In Olympic lifting meets, the bar starts at the lowest first attempt out of everyone. Then weight is added to the bar and you take you 1st, 2nd, or 3rd attempts as your desired weight is reached. The bar is only reset back to baseline after all the snatches are complete and it's time for clean and jerks. That means choosing and declaring attempts becomes more of a chess game to gain you more recovery time, and if you're feeling aggressive, mess with the recovery times of other lifters.

Counting Attempts/ Timing Warm-ups

Since the weight on the bar for each lift continuously increases, you have to be prepared to take your starting and subsequent attempts based on everyone else's attempts. That means you'll need your coach to assist more than you would at a powerlifting meet, or else you're wasting time and energy walking from the warm-up area to the competition desk where the cards are organized. 

First, come to the meet with your warm up attempts written out. Everything. I'll have something like this for my snatches, the x# refers to sets at that weight, weight in kilos:

Bar x2
35x2
45x1
50x1
60x1
63x1
66 on platform

So all together that's 9 warm up sets I would take. (This will probably be my actual set for the Kono coming up, first meet back post surgery! I digress...) I typically allow for 2-3 on platform attempts per warm-up set, with the idea that it takes 30-60 seconds for an attempt to start and finish. That means I want to start my first empty bar warm up at 27 attempts out. 

The coach will go to the cards and count out the attempts. This is something that should really be demonstrated in person, and the people who run local meets are usually more than kind enough to help you or your coach figure that out. 

Assuming an easy meet, you can estimate that you'll take each subsequent warm ups after every 3 crashes you hear on the platform. Things that can make it tricky include:
     - When someone misses a lift, they get two minutes to take it again, lengthening your warm ups. 
     - People declare conservative numbers and bump them up as they get close to their attempts, meaning you could lose time as you get close to your starting weights. 
     - Your bladder decides IT REALLY NEEDS TO PEE as you get closer to your starting attempt. 

Experience will give you a feel for how to handle those situations, but mostly it's about being mentally prepared. 

First Attempt

If you've competed before, you don't want to start with something you've never done in competition before. If you've never competed, pick something you can easily do for a double. The name of the game here is to be confident, conservative, and set the tone for the rest of the meet. Don't open with a recent PR.

Second Attempt

Since your first lift is the snatch, your best bet is to take something in the range of 2 to 5 kg greater than your first attempt, assuming you made that one. This isn't the time to go for a PR, but a time to bolster your total.

For the clean and jerk, you already know the rankings after the snatch, and you generally have an idea of where you are falling after the first successful attempt since you'll be lifting around other who want to same weights. So now it's time to take jumps that will push you up the rankings.

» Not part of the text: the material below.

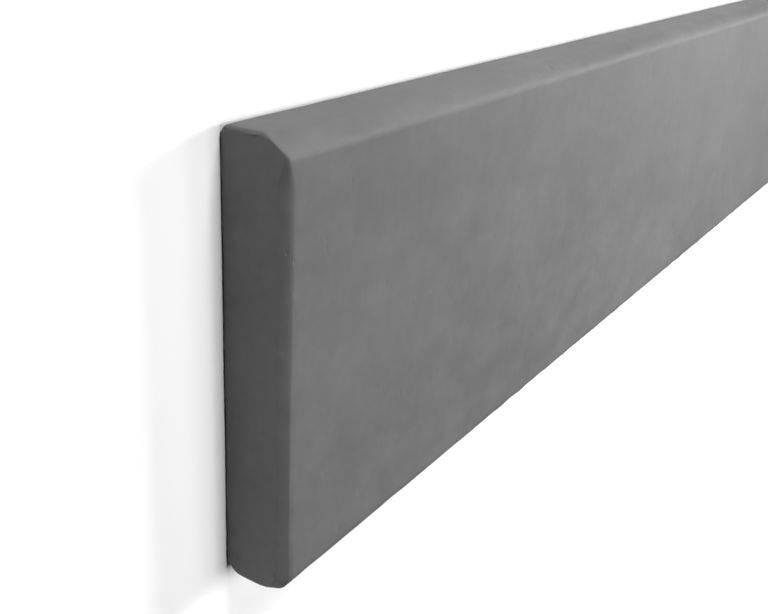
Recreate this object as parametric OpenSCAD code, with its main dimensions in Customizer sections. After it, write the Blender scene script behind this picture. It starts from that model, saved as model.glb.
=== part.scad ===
// Concrete fence plinth: the plank that closes the gap between the ground and a fence.
// It lies on its back face, as it is stored. X runs along it, +Y is its upper edge in the
// fence and +Z its show face. The origin is the centre of the back face.

/* [Plinth] */
// Length from end to end
plinth_l = 2400; // [600:10:3000]
// Height in the fence, from the lower edge to the upper edge
plinth_h = 300; // [120:1:400]
// Thickness from the back face to the show face
plinth_t = 50; // [45:0.5:80]

/* [Rounded edges] */
// Radius along the upper edge of the show face
upper_show_r = 16; // [2:0.5:24]
// Radius along the lower edge of the show face
lower_show_r = 16; // [2:0.5:24]
// Radius along the lower edge of the back face
lower_back_r = 12; // [2:0.5:18]
// Radius along the upper edge of the back face
upper_back_r = 6; // [2:0.5:18]
// Radius round the outline of both ends
end_r = 8; // [1:0.5:10]

/* [Hidden] */
$fn = 96;
QUARTER = 90;

// The four long edges in turn: side i of the section faces 90 * i degrees from +Y towards +Z
// and comes before edge i, and side i + 1 comes after it
RADII = [upper_show_r, lower_show_r, lower_back_r, upper_back_r];
CORNERS = [
    [plinth_h / 2, plinth_t],
    [-plinth_h / 2, plinth_t],
    [-plinth_h / 2, 0],
    [plinth_h / 2, 0]
];
EDGES = [0, 1, 2, 3];

// How deep the strips along the straight sides go, so that they run well into the core
strip_depth = 2 * end_r;

function after(i) = (i + 1) % len(EDGES);
function facing(i) = [cos(QUARTER * i), sin(QUARTER * i)];

// How far edge i reaches from its sharp corner: over its own arc, or over the rounding of
// the ends where that is the larger
function reach(i) = max(RADII[i], end_r);
function hub(i) = CORNERS[i] - reach(i) * (facing(i) + facing(i + 1));

// The section drawn in by end_r at edge i: one point where nothing of the arc is left
function inner_points(i) =
    RADII[i] > end_r
        ? [for (side = [i, i + 1]) hub(i) + (RADII[i] - end_r) * facing(side)]
        : [hub(i)];

// Stands a shape up, so that its X, Y and Z run along the plank's Y, Z and X
module along_plank() {
    rotate([90, 0, 90]) children();
}

// Half of the plank's outline from x = 0 out to x = depth, with its two outer corners rounded
module long_outline(depth) {
    intersection() {
        translate([0, -plinth_l / 2]) square([depth, plinth_l]);
        union() {
            translate([-depth, -plinth_l / 2 + end_r]) square([2 * depth, plinth_l - 2 * end_r]);
            translate([-depth, -plinth_l / 2]) square([2 * depth - end_r, plinth_l]);
            for (end = [-1, 1])
                translate([depth - end_r, end * (plinth_l / 2 - end_r)]) circle(end_r);
        }
    }
}

// The middle of the plank, which runs its whole length
module core() {
    along_plank()
        linear_extrude(plinth_l, center = true)
            polygon([for (i = EDGES) each inner_points(i)]);
}

// A long edge wide enough to carry the rounding of the ends round its arc
module spun_edge(radius) {
    rotate_extrude(angle = QUARTER) long_outline(radius);
}

// A quarter round between x and y, with flats beside it out to end_r on both
module sharp_corner(radius) {
    square([end_r, end_r - radius]);
    square([end_r - radius, end_r]);
    translate([end_r - radius, end_r - radius]) circle(radius);
}

// What a shape and its mirror image across x = y have in common
module both_ways() {
    intersection() {
        children();
        mirror([1, -1, 0]) children();
    }
}

// A sharper long edge, where the rounding of the ends meets itself in a mitre
module mitred_edge(radius) {
    intersection() {
        linear_extrude(plinth_l, center = true) sharp_corner(radius);
        both_ways()
            translate([0, end_r, 0])
                rotate([90, 0, 0])
                    linear_extrude(end_r)
                        long_outline(end_r);
    }
}

// Long edge i, in its place
module long_edge(i) {
    translate([0, hub(i)[0], hub(i)[1]])
        rotate([QUARTER * i, 0, 0])
            along_plank()
                if (RADII[i] < end_r) mitred_edge(RADII[i]);
                else spun_edge(RADII[i]);
}

// The strip under the straight side between edge i and the next
module side_strip(i) {
    start = hub(i) + reach(i) * facing(i + 1);
    end = hub(after(i)) + reach(after(i)) * facing(i + 1);
    translate([0, start[0], start[1]])
        rotate([QUARTER * (i + 1), 0, 0])
            linear_extrude(norm(end - start))
                rotate(QUARTER)
                    translate([-strip_depth, 0])
                        long_outline(strip_depth);
}

// The whole cast plank
module plinth() {
    color([0.47, 0.47, 0.47])
        union() {
            core();
            for (i = EDGES) {
                long_edge(i);
                side_strip(i);
            }
        }
}

plinth();
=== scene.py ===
import math
import random

import bmesh
import bpy
from mathutils import Matrix, Vector, kdtree, noise


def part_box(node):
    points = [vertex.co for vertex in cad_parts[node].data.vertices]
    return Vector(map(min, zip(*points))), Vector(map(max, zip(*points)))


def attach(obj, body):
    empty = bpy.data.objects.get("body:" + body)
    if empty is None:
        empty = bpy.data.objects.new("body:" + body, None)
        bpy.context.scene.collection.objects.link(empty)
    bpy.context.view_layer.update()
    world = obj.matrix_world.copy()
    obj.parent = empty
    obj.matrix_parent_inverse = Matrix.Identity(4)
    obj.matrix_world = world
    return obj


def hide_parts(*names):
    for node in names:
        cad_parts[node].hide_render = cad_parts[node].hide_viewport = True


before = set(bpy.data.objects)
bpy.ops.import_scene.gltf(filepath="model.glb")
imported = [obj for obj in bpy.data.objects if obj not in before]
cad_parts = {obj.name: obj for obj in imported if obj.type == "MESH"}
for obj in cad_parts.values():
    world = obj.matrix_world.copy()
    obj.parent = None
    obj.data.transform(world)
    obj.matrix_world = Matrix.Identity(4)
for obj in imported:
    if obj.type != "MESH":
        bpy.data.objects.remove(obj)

scene = bpy.context.scene
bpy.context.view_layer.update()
low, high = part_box("plinth")
nearEnd = Vector((low.x, (low.y + high.y) / 2, low.z))  # lights are placed from here
halfLength = (high.x - low.x) / 2
samePlace = 1e-6  # two places closer than this are one
print("frame loaded, plinth from", tuple(low), "to", tuple(high))


# the cast plank: X runs along it, Y up to its upper edge and Z out to its show face

plinth = {
    "upperShowRadius": 0.0175,  # the four long edges
    "lowerShowRadius": 0.016,
    "lowerBackRadius": 0.012,
    "upperBackRadius": 0.006,
    "endRadius": 0.008,         # the edge round both ends
    "endSteps": 6,              # mesh rings round it
    "arcStep": 0.0022,          # mesh spacing round the long edges
    "cell": 0.006,              # mesh spacing on the flats
    "arrisStart": 17,           # degrees over which the show edges keep to the plane of the face
    "arrisEnd": 60,             # degrees where they're truly round again
    # the end rounding, which is full only near the show face
    "rimSag": 0.0006,           # how far it's drawn in from a true arc
    "rimSkew": 0.000175,        # how much of that is shifted towards the end face
    "rimShare": 0.3,            # how much of it is left elsewhere
    "rimReach": 0.012,          # how far it takes to grow from that to full
    "topReach": 0.02,           # and how far it takes below the upper edge,
    "topFade": 1.5,             # where it's full from this many topReach down
    "crispGrowth": 1.4,         # how soon, going down the end, its show edge turns crisp
    "crispDepth": 0.005,        # how far along the plank the crisp edge goes
    "crispCurve": 1.5,          # 1 makes the crisp edge a flat chamfer, more rounds it
    # unevenness: how far it goes, over what distance, and which part of the noise it reads
    "swell": (0.00035, 0.22, 3),        # slow, all over
    "ripple": (0.00012, 0.05, 11),      # shallow marks of the mould's lining
    "edgeWander": (0.00045, 0.02, 19),  # on the rounded edges, which are less even
    "edgeGrowth": 6,            # how soon a turning surface counts as a rounded edge
    # wear of the near end
    "rubbedTop": 0.0175,        # its upper corner is rubbed flat: how far back over the top,
    "rubbedFace": 0.0108,       # how far down the show face
    "rubbedLength": 0.02,       # and how far along the edge
    "rubbedShare": 0.8,         # how much of what stands over that flat is gone
    "lean": 0.0021,             # how far the end stands back at the back face
    "leanLength": 0.05,
    # air holes and knocks, each one a bowl let into the surface
    "seed": 7,
    "holes": 90,                # on the flats
    "holeRadius": (0.0005, 0.0011),
    "holeDepth": 0.3,           # in radii
    "flatAbove": 0.999,         # how squarely a place faces out if it's on a flat
    "knocks": 30,               # along the rounded edges
    "knockRadius": (0.002, 0.006),
    "knockDepth": 0.08,         # in radii
    "roundBelow": 0.97,         # how squarely a place faces out if it's on a rounded edge
    "apart": 0.03,              # no two of them are closer than this
    "bowlCurve": 0.8,           # 0.5 makes the bowl part of a ball, 1 makes it a shallow dish
    "cuts": 6,                  # extra mesh in the cells that a bowl touches
    "cellReach": 0.75,          # in cells, from the middle of a cell to just past its corner
    # bowls in known places: out from the near end, up from the lower edge, in from the show
    # face, radius, and depth, which is less than nothing for a grain that stands out
    "knownBowls": [
        (0.0005, 0.2975, 0.0255, 0.0011, -0.0012),
        (0.001, 0.2975, 0.0455, 0.0012, -0.0008),
        (0.002, 0.236, 0.003, 0.0011, 0.0004),
        (0.007, 0.229, 0.000, 0.0012, 0.0004),
        (0.009, 0.212, 0.000, 0.0010, 0.0003),
        (0.002, 0.067, 0.006, 0.0009, 0.0005),
        (0.058, 0.024, 0.000, 0.0035, 0.0002),
        (0.002, 0.177, 0.009, 0.0012, 0.0006),
        (0.000, 0.229, 0.030, 0.0020, 0.00014),
        (0.039, 0.234, 0.000, 0.0022, 0.00018),
        (0.039, 0.229, 0.000, 0.0018, 0.00014),
        (0.062, 0.264, 0.000, 0.0018, 0.00014),
        (0.081, 0.177, 0.000, 0.0019, 0.00014),
        (0.109, 0.106, 0.000, 0.0020, 0.00014),
        (0.133, 0.092, 0.000, 0.0024, 0.00018),
        (0.169, 0.159, 0.000, 0.0021, 0.00014),
        (0.082, 0.040, 0.000, 0.0020, 0.00014),
        (0.113, 0.070, 0.000, 0.0021, 0.00014),
        (0.040, 0.163, 0.000, 0.0018, 0.00014),
        (0.035, 0.119, 0.000, 0.0019, 0.00014),
        (0.503, 0.104, 0.000, 0.0044, 0.00027),
        (0.026, 0.021, 0.000, 0.0025, -0.00014),
        (0.145, 0.161, 0.000, 0.0024, -0.00014),
        (0.104, 0.059, 0.000, 0.0020, -0.00014),
        (0.150, 0.202, 0.000, 0.0019, -0.00014),
        (0.054, 0.101, 0.000, 0.0016, -0.00009),
        (0.023, 0.233, 0.000, 0.0015, -0.00009),
        (0.092, 0.193, 0.000, 0.0016, -0.00009),
        (0.538, 0.048, 0.000, 0.0037, -0.00018),
    ],
}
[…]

Unless you are trying to qualify for something and want two attempts at a NEEDED weight, this isn't the time for heroics.

An experienced coach will be able to take a look at the cards, where the order of lifters and their stated next attempts are listed, and get an idea of where you might end up with two good lifts. With the assumption that each lifter has stated something conservative and will bump up their weight by 1-5kg, you can make informed decision on how long you have to rest for your next lift if you want to go for something big.

Third Attempt

Snatch what you can. If you're feeling good, go for that 1kg PR, but since you still have one more lift to go, best do something perhaps you've done in training and would be a competition PR.

The clean and jerk is where you want to go for it. Being the power move that it is, you can really allow your adrenaline to work for you. It's not uncommon for someone to dig in and make a big PR so they can jump themselves up a placing or two. Know that you have to be happy with where you end up if you don't make the risky lift, though.

In conclusion:

You want to stay pretty conservative in the snatch. Never open with something you haven't done in competition on either lift. Leave your bravado for your last clean and jerk.

I'll write another post on how to play the numbers game, make the most of your jumps for rest or to play games with your opponents.